++++ Entries shown
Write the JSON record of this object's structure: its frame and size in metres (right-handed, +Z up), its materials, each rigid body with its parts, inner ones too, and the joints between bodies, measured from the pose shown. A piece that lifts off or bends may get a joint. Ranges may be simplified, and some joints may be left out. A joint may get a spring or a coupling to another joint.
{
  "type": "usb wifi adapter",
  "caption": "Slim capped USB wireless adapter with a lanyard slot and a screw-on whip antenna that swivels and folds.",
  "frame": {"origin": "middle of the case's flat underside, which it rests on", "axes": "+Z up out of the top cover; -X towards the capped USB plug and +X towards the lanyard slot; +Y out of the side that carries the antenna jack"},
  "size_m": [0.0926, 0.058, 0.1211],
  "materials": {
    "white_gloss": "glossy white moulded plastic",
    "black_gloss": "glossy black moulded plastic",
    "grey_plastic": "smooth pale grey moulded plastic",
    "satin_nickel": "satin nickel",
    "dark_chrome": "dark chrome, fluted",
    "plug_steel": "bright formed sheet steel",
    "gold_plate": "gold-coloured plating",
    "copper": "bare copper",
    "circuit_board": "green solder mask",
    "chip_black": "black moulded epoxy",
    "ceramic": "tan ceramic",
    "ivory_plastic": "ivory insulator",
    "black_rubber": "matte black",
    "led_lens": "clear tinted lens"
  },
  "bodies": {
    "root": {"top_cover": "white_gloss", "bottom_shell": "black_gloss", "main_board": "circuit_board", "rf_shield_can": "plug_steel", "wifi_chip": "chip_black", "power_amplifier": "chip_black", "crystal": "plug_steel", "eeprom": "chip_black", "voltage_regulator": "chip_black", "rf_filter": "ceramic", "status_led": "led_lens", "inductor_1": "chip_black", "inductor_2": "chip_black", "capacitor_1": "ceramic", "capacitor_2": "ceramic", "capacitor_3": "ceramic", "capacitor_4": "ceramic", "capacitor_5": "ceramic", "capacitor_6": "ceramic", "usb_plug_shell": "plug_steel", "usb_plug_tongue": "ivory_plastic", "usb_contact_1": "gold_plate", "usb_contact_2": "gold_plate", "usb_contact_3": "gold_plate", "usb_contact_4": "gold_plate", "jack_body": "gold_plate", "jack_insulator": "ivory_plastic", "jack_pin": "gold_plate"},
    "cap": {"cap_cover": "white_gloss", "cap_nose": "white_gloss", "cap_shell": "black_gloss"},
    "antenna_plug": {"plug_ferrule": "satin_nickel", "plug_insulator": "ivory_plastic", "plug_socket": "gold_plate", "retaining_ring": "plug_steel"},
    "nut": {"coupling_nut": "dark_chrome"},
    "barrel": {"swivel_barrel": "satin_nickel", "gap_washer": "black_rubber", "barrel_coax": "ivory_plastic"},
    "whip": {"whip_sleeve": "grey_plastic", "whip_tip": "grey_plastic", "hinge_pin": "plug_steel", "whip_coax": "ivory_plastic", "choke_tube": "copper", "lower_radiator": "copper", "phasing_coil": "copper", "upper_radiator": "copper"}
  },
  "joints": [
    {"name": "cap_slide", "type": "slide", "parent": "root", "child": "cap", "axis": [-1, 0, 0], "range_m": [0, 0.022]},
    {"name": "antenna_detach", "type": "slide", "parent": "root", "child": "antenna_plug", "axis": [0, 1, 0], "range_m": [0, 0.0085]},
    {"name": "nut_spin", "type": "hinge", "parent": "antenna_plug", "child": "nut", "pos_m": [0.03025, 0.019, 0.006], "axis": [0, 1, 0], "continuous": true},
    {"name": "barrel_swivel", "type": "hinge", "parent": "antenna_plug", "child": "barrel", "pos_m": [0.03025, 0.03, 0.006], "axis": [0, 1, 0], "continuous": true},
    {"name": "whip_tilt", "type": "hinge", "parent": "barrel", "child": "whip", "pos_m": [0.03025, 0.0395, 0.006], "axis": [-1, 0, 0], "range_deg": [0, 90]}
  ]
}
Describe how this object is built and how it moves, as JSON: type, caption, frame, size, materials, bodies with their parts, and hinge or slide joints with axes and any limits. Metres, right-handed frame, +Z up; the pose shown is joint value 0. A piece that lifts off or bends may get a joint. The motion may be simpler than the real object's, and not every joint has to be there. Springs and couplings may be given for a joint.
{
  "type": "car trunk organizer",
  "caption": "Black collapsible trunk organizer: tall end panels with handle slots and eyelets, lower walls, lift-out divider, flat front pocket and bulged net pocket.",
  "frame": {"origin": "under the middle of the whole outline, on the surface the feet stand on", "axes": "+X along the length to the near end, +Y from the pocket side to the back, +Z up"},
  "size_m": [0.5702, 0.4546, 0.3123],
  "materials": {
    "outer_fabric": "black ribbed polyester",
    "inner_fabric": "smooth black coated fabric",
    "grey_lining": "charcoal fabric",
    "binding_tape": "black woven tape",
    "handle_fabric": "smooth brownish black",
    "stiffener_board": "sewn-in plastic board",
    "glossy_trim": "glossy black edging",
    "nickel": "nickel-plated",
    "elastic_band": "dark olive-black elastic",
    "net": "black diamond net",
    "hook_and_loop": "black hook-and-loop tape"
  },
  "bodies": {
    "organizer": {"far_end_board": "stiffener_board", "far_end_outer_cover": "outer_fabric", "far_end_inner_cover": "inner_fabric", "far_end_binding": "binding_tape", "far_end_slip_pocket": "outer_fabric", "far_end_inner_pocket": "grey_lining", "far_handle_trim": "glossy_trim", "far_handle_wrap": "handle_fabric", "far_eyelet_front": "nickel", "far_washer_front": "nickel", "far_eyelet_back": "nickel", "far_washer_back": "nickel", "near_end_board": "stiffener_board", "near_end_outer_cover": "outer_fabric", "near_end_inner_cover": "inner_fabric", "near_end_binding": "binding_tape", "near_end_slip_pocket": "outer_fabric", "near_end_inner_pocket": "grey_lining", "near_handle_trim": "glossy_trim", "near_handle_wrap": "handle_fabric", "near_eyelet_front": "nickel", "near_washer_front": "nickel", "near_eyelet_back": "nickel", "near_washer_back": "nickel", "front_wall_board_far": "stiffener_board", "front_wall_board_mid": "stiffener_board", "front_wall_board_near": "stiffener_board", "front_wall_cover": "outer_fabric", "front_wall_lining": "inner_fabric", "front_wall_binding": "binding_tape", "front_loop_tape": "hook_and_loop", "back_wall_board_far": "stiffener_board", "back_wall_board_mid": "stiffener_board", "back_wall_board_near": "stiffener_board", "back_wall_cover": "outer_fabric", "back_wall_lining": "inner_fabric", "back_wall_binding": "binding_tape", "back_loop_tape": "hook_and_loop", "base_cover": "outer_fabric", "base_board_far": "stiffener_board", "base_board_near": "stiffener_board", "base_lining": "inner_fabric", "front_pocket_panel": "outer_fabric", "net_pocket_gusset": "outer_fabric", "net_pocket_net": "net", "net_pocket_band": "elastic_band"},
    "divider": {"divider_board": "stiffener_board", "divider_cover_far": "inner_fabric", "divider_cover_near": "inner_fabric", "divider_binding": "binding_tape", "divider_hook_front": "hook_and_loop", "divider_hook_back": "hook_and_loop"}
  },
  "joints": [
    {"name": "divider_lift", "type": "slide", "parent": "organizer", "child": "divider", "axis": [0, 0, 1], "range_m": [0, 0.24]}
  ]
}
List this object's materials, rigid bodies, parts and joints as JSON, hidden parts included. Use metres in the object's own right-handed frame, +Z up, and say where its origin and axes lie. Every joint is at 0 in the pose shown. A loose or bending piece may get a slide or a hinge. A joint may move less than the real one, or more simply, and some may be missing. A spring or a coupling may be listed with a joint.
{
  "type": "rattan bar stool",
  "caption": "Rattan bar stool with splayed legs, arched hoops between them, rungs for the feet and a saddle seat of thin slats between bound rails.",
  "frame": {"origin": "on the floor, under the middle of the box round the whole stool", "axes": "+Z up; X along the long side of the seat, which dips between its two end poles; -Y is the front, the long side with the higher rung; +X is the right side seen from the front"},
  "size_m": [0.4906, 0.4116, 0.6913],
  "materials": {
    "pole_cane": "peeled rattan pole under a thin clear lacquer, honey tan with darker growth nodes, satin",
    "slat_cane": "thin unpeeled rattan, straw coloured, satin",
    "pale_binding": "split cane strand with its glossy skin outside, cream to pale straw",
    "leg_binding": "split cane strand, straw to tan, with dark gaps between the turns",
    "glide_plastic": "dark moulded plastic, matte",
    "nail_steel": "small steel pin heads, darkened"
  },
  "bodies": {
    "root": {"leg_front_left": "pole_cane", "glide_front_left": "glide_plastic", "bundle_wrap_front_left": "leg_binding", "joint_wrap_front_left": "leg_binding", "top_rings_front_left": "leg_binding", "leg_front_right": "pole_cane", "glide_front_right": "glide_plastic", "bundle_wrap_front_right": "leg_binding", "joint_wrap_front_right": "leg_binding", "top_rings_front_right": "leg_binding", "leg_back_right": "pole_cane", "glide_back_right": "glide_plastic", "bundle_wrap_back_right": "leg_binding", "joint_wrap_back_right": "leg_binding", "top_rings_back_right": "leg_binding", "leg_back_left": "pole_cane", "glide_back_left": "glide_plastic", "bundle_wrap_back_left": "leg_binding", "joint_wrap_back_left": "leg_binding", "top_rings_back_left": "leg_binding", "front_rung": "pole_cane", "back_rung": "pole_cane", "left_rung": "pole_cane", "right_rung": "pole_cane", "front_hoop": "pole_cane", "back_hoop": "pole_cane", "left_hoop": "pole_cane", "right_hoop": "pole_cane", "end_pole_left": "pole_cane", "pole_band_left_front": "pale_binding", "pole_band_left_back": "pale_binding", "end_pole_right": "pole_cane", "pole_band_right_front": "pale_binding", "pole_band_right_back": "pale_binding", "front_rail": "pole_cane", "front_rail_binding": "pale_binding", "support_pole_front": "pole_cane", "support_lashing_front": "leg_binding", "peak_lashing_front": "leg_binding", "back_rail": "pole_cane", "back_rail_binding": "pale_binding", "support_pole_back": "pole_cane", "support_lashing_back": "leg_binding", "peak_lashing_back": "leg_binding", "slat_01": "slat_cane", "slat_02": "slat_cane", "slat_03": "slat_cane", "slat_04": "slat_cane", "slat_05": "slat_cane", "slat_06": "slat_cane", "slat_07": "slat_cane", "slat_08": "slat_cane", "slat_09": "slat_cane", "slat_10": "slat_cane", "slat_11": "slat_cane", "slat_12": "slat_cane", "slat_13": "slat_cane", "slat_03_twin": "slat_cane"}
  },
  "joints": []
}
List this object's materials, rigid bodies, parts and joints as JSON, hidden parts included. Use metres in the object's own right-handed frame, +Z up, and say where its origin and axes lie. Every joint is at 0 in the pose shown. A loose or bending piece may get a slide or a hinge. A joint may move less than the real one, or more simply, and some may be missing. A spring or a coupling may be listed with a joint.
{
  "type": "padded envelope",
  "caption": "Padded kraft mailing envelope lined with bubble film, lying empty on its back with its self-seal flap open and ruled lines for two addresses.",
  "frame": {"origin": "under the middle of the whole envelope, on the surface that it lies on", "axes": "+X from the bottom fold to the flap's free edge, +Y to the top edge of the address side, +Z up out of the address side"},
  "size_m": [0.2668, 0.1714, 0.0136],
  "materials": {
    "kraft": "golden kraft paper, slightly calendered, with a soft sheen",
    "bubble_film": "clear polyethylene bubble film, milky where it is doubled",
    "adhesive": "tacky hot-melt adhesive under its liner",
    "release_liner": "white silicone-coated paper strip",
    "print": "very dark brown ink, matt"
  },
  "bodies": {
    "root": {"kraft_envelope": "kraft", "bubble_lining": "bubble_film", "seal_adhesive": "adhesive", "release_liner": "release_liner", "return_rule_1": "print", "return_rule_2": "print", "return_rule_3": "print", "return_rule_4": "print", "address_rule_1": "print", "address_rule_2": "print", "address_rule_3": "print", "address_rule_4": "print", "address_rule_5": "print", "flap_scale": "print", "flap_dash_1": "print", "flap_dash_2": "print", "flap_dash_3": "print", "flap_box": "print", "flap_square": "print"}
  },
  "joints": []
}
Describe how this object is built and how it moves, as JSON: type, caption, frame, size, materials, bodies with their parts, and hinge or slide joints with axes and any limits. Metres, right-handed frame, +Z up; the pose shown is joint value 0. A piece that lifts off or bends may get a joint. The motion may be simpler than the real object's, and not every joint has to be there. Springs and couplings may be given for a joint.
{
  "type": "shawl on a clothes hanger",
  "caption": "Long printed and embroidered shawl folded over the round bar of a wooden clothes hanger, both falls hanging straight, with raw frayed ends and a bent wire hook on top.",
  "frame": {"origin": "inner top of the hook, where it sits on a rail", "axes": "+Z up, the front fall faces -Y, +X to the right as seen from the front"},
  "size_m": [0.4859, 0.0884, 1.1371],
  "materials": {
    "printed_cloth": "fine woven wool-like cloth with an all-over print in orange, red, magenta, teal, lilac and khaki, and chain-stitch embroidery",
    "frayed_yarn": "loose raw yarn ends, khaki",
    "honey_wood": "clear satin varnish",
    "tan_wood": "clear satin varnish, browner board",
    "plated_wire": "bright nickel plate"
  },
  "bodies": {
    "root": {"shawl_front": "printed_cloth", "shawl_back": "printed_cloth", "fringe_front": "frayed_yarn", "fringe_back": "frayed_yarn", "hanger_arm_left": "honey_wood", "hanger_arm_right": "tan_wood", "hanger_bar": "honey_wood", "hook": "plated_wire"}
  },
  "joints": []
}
++++++++
Copy out all lines where the word "from" appears.

Write the JSON record of this object's structure: its frame and size in metres (right-handed, +Z up), its materials, each rigid body with its parts, inner ones too, and the joints between bodies, measured from the pose shown. A piece that lifts off or bends may get a joint. Ranges may be simplified, and some joints may be left out. A joint may get a spring or a coupling to another joint.
  "frame": {"origin": "under the middle of the whole outline, on the surface the feet stand on", "axes": "+X along the length to the near end, +Y from the pocket side to the back, +Z up"},
  "frame": {"origin": "on the floor, under the middle of the box round the whole stool", "axes": "+Z up; X along the long side of the seat, which dips between its two end poles; -Y is the front, the long side with the higher rung; +X is the right side seen from the front"},
  "frame": {"origin": "under the middle of the whole envelope, on the surface that it lies on", "axes": "+X from the bottom fold to the flap's free edge, +Y to the top edge of the address side, +Z up out of the address side"},
  "frame": {"origin": "inner top of the hook, where it sits on a rail", "axes": "+Z up, the front fall faces -Y, +X to the right as seen from the front"},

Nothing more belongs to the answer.